Any advisor who manages his or her clients’ money, yet rarely see them aside from the annual check-up, nor gets consistent, healthy input from them, might want to get a copy of the white paper, “The Consumer Revolution: Surviving and Thriving In a Time of Tectonic Shifts.”
Because the typical retail client knows and understands so little about investing, it says, the advisors have been allowed to selectively and gradually introduce new investment ideas and products at a profitable pace. That is changing, and in sudden and disruptive ways.
The advisory profession, it seems, judging from the paper and a conversation with its author, needs to create a repeatable and transparent experience that is client-centric, similar to what iTunes did for music lovers and Starbucks did for coffee aficionados. (Or anyone else who needs a jolt before facing a long day.)
Joseph J. Duran, chief executive officer of United Capital Financial Advisers, a national network of wealth counseling firms, spearheaded the paper. He co-authored it with Joseph A. Michelli and Robert W. Doede, chairman of United Capital Financial Partners. Michelli is the best-selling author of “The Starbucks Experience,” and “The New Gold Standard,” books that discussed how major consumer brands captivated the public.

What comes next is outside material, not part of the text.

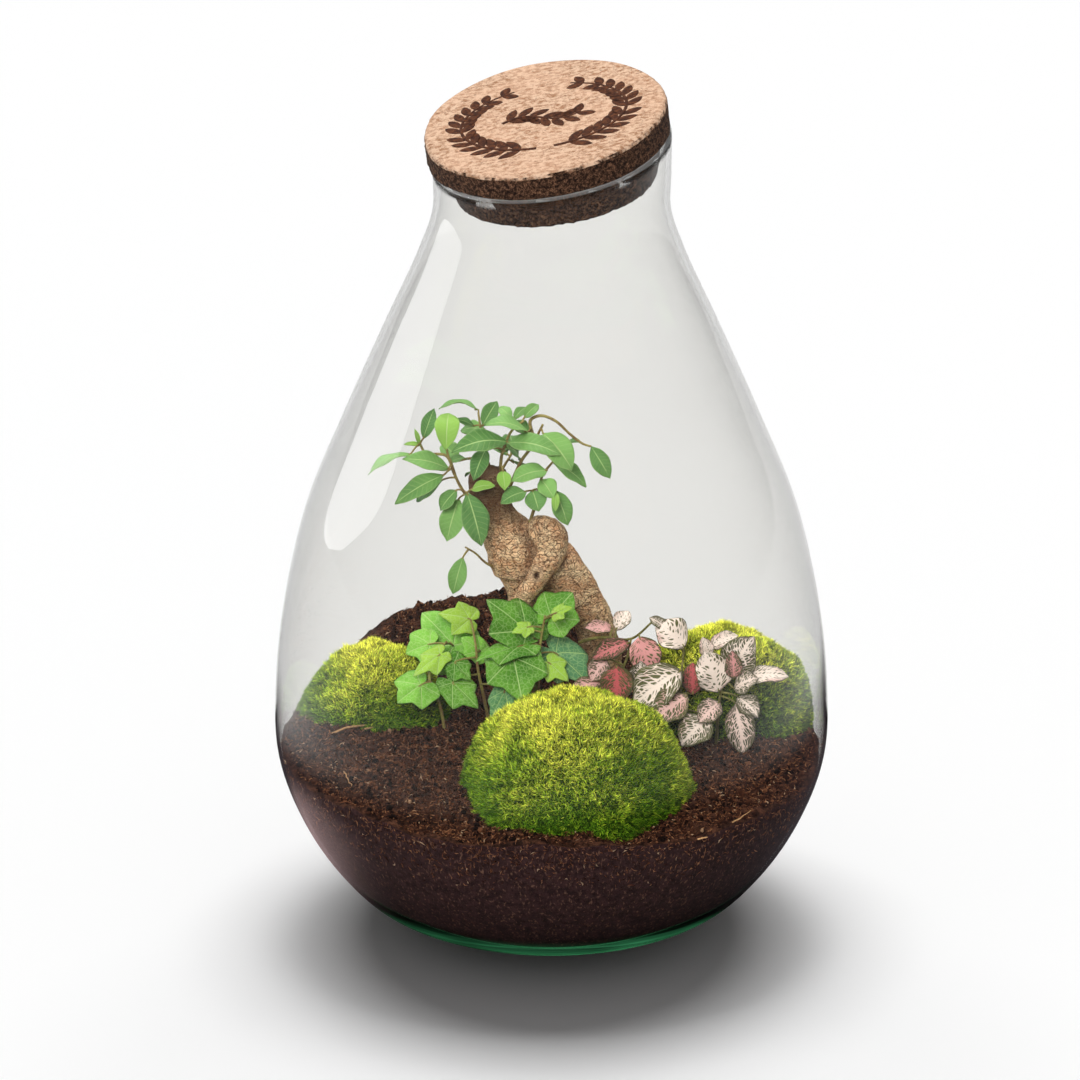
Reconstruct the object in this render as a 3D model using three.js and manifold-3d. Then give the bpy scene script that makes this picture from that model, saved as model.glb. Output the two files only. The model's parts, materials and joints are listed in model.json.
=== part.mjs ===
// A glass plant terrarium: a big-bellied glass jar with a slanted rim, a cork stopper pressed into its neck,
// and inside it potting soil, three cushions of moss, a small ficus with a swollen trunk, ivy and fittonia.
// Millimetres, +Z up. The origin is the centre of the jar's foot, where it stands. -Y is the front.
import * as THREE from "three";
import { mergeVertices } from "three/addons/utils/BufferGeometryUtils.js";
import Module from "manifold-3d";

const wasm = await Module();
wasm.setup();

// ---------------------------------------------------------------- Driving dimensions

// Outside of the jar, from the foot up to the neck: [radius, height].
const JAR_OUTSIDE = [
  [50, 0],
  [62, 4],
  [88.5, 14],
  [104.5, 30],
  [119.4, 54],
  [129.6, 84],
  [129.9, 119],
  [125.2, 158],
  [114.6, 203],
  [96.8, 247],
  [76.9, 292],
  [61, 327],
  [54.4, 347],
];
const JAR_WALL = 3;
const JAR_FLOOR = [
  [0, 10],
  [55, 10.5],
  [74, 13],
  [84.5, 17.5],
]; // inside of the thick bottom: [radius, height]
const FOOT_RING = [42, 50]; // inner and outer radius of the flat ring that the jar stands on
const FOOT_DISH = 2.5; // how far the middle of the underside is dished in
const SIDES = 36; // facets round the jar, and round what fills it
const RIM_HEIGHT = 376; // on the jar's axis
const RIM_SLOPE = [0.15, 0.165]; // rise of the rim per mm along +X and +Y
const GAP = 0.35; // air between two pieces that touch

const CORK_TOP_RADIUS = 56;
const CORK_TOP_THICKNESS = 12; // of the cap, before its top is cut at a slant
// Extra height on the axis, and per mm along X and Y.
const CORK_TOP_SLANT = { rise: 3.1, slope: [0.028, 0.05] };
const CORK_CAP_SHIFT = -1.5; // along X, from the plug's axis
const PLUG_RADII = [50.4, 46.6]; // at the rim, and at its lower end
const PLUG_LENGTH = 18;

const SOIL_LEVEL = 85;
const SOIL_FALL = 0.02; // per mm along +X
// Against the back of the glass. All but the rise are in degrees; its left side breaks off at `end`.
const SOIL_HILL = { bearing: 104, rise: 29.5, spread: [12, 32], end: [30, 46] };

const MOSS_FOOT = 68; // where each cushion's own form starts, below the soil's surface
// `lean` is how far along X the crown lies off the middle; `fullness` is 2 for a round dome and more for
// a broad one.
const MOSS_CUSHIONS = {
  moss_front: { centre: [10, -69], half: [53, 48], top: 135, lean: 2, phase: 0.4, fullness: 2.5 },
  moss_left: { centre: [-87, 36], half: [38, 35], top: 120, lean: 5, phase: 2.1, fullness: 2 },
  moss_right: { centre: [87, 38], half: [46, 37], top: 125.5, lean: -14, phase: 4.0, fullness: 3 },
};

const BLADE_THICKNESS = 1.2; // along the midrib; the edges are thin
const LOBED_THICKNESS = 0.8; // all over
const TWIG_RADIUS = 0.9;
const STALK_WIDTH = 1;
const FOLD = 0.22; // rise of a blade's edges over its midrib, as a share of its half width
const FACING = 40; // how far a blade's upper face leans to the front, in degrees, where none is given

// A blade's outline: [share of its length, share of its half width].
const FICUS_OUTLINE = [
  [0, 0.12],
  [0.22, 0.72],
  [0.5, 1],
  [0.8, 0.66],
  [1, 0],
];
const FITTONIA_OUTLINE = [
  [0, 0.16],
  [0.26, 0.9],
  [0.66, 0.88],
  [1, 0],
];
// An ivy leaf's outline round the end of its stalk: [degrees from its tip, share of its length].
const IVY_OUTLINE = [
  [0, 1],
  [26, 0.7],
  [50, 0.86],
  [80, 0.6],
  [114, 0.62],
  [150, 0.4],
  [180, 0.16],
];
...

Financial advisors have a different set of responsibilities from a barista or musician, surely, but their audiences are the same. Yes, we have to allow for demographic variations between the two customer bases, but overall, consumers are used to having the products that they buy delivered in a seamless way, and they want to know what to expect every time they step up to a coffee counter or turn on their computers.

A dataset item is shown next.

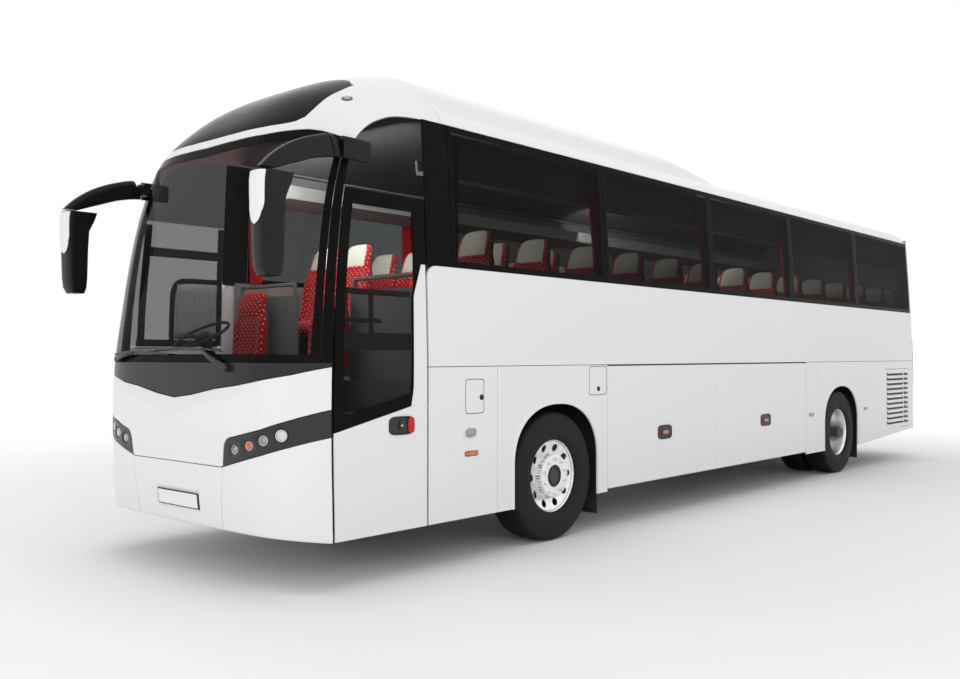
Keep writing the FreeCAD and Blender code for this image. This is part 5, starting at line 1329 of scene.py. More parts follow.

“The consumer is more knowledgeable now than ever, and advisors must include them in the decision-making process,” Duran said in a telephone interview. Using the mutual fund industry as an example, “Most advisors do not come in with completely transparent pricing.”
Suppose consumers dig a little and find out that asset custody firms could collect as much as 45 basis points from mutual funds in administrative service fees, while offering free trading on ETFs with wisp-thin pricing, as the paper puts it? Advisors shouldn’t be surprised to find that billions in assets would continue shifting to ETFs.
That does not mean spell the end of the mutual fund industry. It just means that the top layers of talented asset managers will stay behind, while everyone else in the industry will have to take their prices down and think about getting the consumer in on the conversation.
Duran is a smart man, typical of the professionals in this business. How then, do people like him bridge the gap between the plain English that customers speak, and the fundamentally complex ideas that drive the products in their financial plans?
United Capital Financial offers its advisors a proprietary method of drawing clients into a conversation that is focused on their needs. It is called an Honest Conversation Toolkit, and comes with a deck of 15 cards. Each card represents various areas of a client’s financial life. During an honest conversation, the client thinks about his or her priorities and arranges the cards accordingly. The whole process takes 20 minutes. It can, and should, be repeated every time a client has a big life change.
Any serious student of behavioral finance or life planning can guess what happens next. The client finds the experience to be illuminating. Some break down in tears, right in front of the advisor. If a couple happens to do the exercise together, each could see an aspect of their partner that had been unnoticed or underappreciated before.
That is all normal and fine, according to Duran.
“The number one thing we do is give a safe place to talk about these things,” Duran said. “The conversation actually maps out the steps clients need to take to give themselves peace of mind to take care of important things.”
According to Duran’s observations, families with $1 million to $3 million in assets often have simpler needs, but they can still benefit from the conversation.